Un savoir-faire précieux
Une fois transportée de la criée dans un camion isotherme, la coquille est stockée dans une chambre froide dédiée où sont effectués de nouveaux contrôles de fraîcheur. Puis direction la salle de production. Ces tables en inox sont régulièrement alimentées en matière première. Devant chaque poste, un décortiqueur en tenue de travail (gare à ce qu’un cheveu ne dépasse pas de la charlotte !), couteau à la main. La plupart d’entre eux sont des femmes, appelées également « les énucléeuses ». Certaines d’entre elles ont 20 ans d’ancienneté dans l’entreprise, comme Rachel. À 45 ans, elle commence sa 22e saison chez Coq Marée. Que ferait-elle si l’atelier n’existait pas ? « Bonne question », répond la femme sans réduire la cadence. Clac, clac, clac… les coquilles vides tombent dans un bac à un rythme soutenu. Sa collègue d’en face, Cindy, ouvre entre 15 et 20 kilogrammes de coquilles par heure. Ses gestes sont rapides mais précis. « Quand on a le coup de main, ça va vite », constate-t-elle. Surtout que les décortiqueurs sont payés au rendement. « Tout est fait manuellement, ce qui préserve la qualité intrinsèque du muscle », explique Pierre Stoven. Il faut environ 8 kilogrammes de coquille pour 1 kilogramme de noix. La conception des postes de travail facilite le tri entre le plat et le creux de la coquille, la noix avec le corail, puis la barbe. Presque tout est valorisé.
Une production efficace
La noix est ensuite lavée. Pour plus de précision et un gain de temps, l’atelier s’est équipé en 2023 d’une machine de lavage industrielle.

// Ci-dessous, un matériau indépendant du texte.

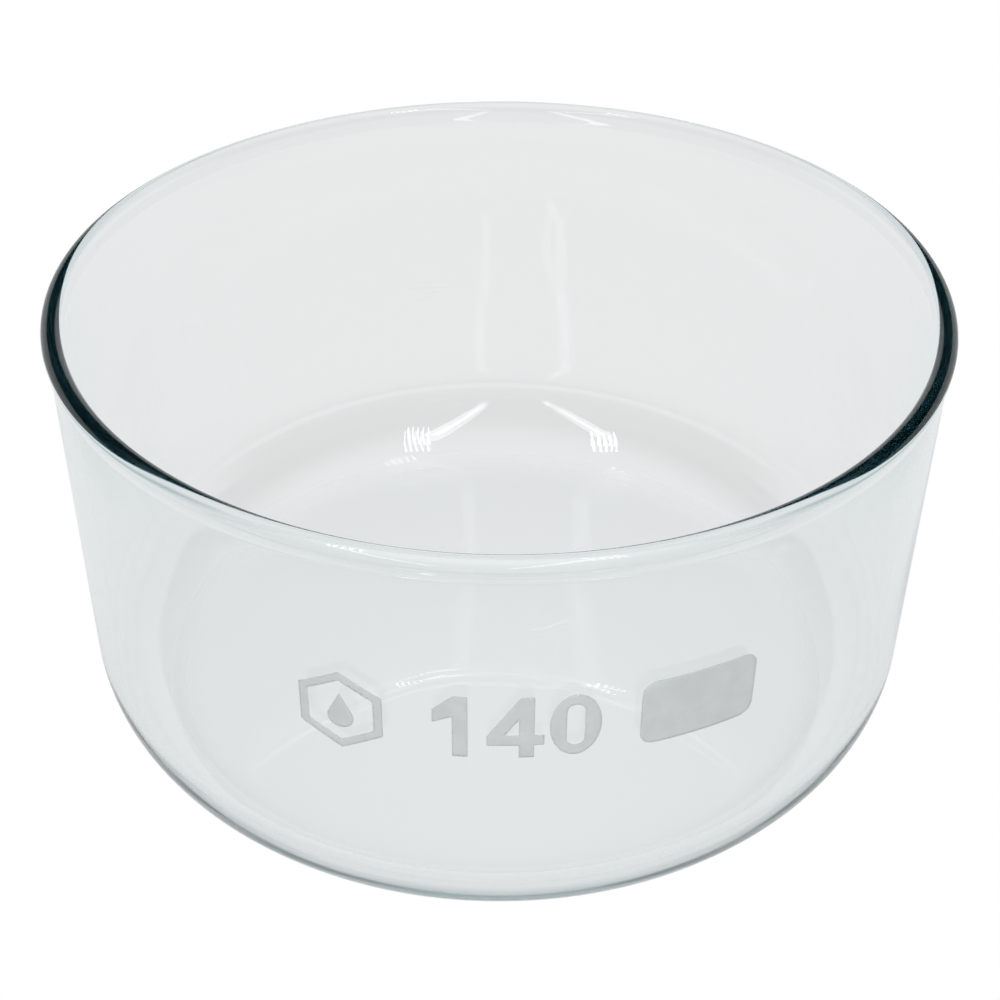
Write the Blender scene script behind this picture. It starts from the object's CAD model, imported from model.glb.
"""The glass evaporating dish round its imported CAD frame: glass, enamel marks, light table and camera."""

import math

import bpy
import numpy as np
from mathutils import Matrix, Vector, geometry, noise


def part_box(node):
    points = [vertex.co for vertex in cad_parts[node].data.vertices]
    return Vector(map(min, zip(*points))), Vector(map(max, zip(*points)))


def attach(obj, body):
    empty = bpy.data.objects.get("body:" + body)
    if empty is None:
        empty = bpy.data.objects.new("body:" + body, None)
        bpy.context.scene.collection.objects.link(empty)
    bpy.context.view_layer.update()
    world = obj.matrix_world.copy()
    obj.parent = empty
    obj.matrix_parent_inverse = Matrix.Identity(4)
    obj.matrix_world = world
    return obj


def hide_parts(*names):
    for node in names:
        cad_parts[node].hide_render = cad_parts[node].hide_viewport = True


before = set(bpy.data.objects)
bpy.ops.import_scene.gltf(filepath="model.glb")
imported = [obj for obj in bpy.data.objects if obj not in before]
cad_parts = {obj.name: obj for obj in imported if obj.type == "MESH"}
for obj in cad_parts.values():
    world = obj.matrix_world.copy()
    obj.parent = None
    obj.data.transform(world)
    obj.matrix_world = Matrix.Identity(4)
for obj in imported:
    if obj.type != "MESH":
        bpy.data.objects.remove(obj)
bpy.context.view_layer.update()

MM = 0.001
RIM_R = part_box("dish")[1].x
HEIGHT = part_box("dish")[1].z

# The vessel's profile, in metres
BEAD_R = 1.6 * MM
BEAD_MID = (RIM_R - BEAD_R, HEIGHT - BEAD_R)
WALL_T = 2.2 * MM
WALL_HIGH_R = RIM_R - 0.7 * MM
WALL_LOW_R = RIM_R - 1.8 * MM
SWELL_H = 2.4 * MM
SWELL_Z = BEAD_MID[1] - SWELL_H
HEEL_R = 17.5 * MM
HEEL_INNER_R = 15 * MM
BASE_T = 2.8 * MM
FOOT_IN_R = 40 * MM
UNDERSIDE_RISE = 0.5 * MM
AZIMUTHS = 500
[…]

Le conditionnement à l’état frais se fait dans des caissettes en polystyrène de 2 ou 3 kilos, sous glace. Toutefois, près de 75 % de la production est surgelée, à destination des enseignes de retail spécialisées, comme Picard. Dans un atelier de surgélation, les noix avec ou sans corail (selon la demande et la saison) passent d’un tapis d'étalage à un tapis de surgélation où elles sont séparées à la main avant de passer à la surgélation IQF (Individually Quick Frozen). Elles atteignent une température inférieure à – 18 °C en 30 minutes. Afin de protéger la chair des noix de la déshydratation et des brûlures, de l’eau est pulvérisée sur le produit et forme une fine pellicule de glace. C’est ce qu’on appelle le glazing. Mais Pierre Stoven tient à préciser : « Nos noix sont vendues en glazing compensé. » En clair, le poids du glazing n’est pas inclus dans le poids net du sachet. Après un dernier contrôle visuel, les noix transformées en cailloux blancs sont enfermées dans des boîtes en carton de 15 kilos puis stockées dans deux chambres froides négatives.

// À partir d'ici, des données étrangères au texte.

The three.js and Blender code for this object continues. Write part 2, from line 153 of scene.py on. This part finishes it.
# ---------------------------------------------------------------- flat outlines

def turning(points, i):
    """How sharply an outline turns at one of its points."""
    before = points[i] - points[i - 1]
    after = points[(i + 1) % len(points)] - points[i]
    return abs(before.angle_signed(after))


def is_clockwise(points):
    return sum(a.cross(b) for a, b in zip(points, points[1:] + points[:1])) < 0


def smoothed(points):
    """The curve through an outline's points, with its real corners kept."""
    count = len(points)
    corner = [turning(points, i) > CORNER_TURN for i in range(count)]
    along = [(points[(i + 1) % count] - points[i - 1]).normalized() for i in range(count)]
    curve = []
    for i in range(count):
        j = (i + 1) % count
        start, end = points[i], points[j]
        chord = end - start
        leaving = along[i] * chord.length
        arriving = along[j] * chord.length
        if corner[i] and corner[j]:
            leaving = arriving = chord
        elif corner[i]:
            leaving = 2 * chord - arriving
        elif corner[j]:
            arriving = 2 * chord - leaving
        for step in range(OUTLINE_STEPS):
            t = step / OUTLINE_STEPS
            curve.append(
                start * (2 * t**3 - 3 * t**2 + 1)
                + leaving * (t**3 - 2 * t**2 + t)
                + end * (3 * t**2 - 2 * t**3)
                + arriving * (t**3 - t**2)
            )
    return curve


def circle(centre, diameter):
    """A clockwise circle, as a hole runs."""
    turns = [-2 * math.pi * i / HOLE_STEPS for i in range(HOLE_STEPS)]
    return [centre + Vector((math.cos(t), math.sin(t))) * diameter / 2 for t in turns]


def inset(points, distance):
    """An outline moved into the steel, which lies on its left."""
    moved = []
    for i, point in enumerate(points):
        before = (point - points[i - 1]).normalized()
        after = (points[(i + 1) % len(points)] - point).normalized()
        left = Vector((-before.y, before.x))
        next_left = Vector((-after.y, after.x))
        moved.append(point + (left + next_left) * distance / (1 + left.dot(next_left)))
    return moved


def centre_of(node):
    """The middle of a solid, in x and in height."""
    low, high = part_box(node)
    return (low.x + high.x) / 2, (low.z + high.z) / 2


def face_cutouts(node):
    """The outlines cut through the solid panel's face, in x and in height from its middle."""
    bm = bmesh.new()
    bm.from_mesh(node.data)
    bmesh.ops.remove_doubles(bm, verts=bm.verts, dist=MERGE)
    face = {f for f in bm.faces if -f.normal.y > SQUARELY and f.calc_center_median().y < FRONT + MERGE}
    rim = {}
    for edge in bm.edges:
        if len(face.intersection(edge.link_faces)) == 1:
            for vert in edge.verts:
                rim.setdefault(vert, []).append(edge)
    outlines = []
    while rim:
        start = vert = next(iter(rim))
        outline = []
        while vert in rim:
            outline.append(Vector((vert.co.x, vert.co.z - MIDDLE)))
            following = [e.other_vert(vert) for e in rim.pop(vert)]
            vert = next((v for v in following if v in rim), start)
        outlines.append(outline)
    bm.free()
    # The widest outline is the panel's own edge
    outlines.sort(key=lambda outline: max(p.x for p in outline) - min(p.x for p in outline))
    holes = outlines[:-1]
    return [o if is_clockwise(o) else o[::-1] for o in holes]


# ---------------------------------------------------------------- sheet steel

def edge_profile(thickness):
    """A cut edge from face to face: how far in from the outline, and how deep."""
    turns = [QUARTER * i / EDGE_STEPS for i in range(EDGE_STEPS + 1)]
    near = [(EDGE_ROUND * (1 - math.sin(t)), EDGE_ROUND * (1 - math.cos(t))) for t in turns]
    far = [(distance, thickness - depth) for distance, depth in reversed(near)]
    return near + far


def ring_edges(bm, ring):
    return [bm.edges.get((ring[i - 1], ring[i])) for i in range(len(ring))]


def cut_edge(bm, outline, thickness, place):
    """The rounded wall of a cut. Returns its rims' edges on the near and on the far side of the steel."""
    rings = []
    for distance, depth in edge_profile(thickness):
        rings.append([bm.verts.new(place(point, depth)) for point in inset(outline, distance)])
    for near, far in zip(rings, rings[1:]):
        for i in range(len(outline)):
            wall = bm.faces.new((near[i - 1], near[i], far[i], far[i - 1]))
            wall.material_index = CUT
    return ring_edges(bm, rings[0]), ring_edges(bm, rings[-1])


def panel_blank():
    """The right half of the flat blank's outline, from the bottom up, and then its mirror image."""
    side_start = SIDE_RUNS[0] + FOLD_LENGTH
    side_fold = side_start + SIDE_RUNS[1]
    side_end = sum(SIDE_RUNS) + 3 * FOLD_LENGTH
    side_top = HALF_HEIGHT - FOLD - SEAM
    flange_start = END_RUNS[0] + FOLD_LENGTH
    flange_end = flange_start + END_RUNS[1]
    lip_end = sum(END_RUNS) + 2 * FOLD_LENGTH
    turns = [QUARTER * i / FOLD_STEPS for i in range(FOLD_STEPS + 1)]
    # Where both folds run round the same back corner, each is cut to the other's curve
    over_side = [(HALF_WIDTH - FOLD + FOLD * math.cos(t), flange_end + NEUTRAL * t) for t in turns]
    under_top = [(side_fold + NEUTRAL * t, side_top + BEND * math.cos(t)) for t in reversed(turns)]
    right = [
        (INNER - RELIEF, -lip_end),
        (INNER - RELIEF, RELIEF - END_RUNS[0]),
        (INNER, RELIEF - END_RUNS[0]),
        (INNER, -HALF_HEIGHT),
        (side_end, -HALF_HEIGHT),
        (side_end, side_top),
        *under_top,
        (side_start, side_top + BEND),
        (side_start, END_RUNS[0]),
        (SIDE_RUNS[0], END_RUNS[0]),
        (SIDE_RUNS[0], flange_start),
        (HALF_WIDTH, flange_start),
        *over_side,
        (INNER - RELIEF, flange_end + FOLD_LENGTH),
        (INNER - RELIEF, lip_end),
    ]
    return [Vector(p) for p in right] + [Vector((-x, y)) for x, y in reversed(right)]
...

Tandis que les décortiqueurs prennent une brève pause, dans un bâtiment voisin, les autres employés de la société s’affairent. Dans cet atelier des creux, on lave et calibre, à l’aide de machines, la partie creuse de la coquille. « Ils sont utilisés comme contenants alimentaires. On revalorise environ 80 % de tous les creux, mais leur nombre dépend de la demande », ajoute le directeur. Quant à la partie plate de la coquille, l’atelier participe à un projet de micronisation de la matière calcaire de la société Bioeconomy For Change, qui reste en phase de conception.
La machine est bien rodée. Mais dans un objectif de renouvellement de la flotte, « il est vital de se diversifier », souligne Antoine Le Garrec, directeur général du groupe éponyme, l’un des propriétaires de l’atelier. Les différentes possibilités sont « en réflexion », notamment en ce qui concerne l’export, dont le développement a été freiné par la crise sanitaire. L’atelier pense proposer le service de surgélation à d’autres espèces pour produire, par exemple, de la sardine en été. « La porte de la diversification n’est pas fermée. On reste attentif », confirme Pierre Stoven avant de décrocher un nouvel appel. La journée n’est pas encore finie.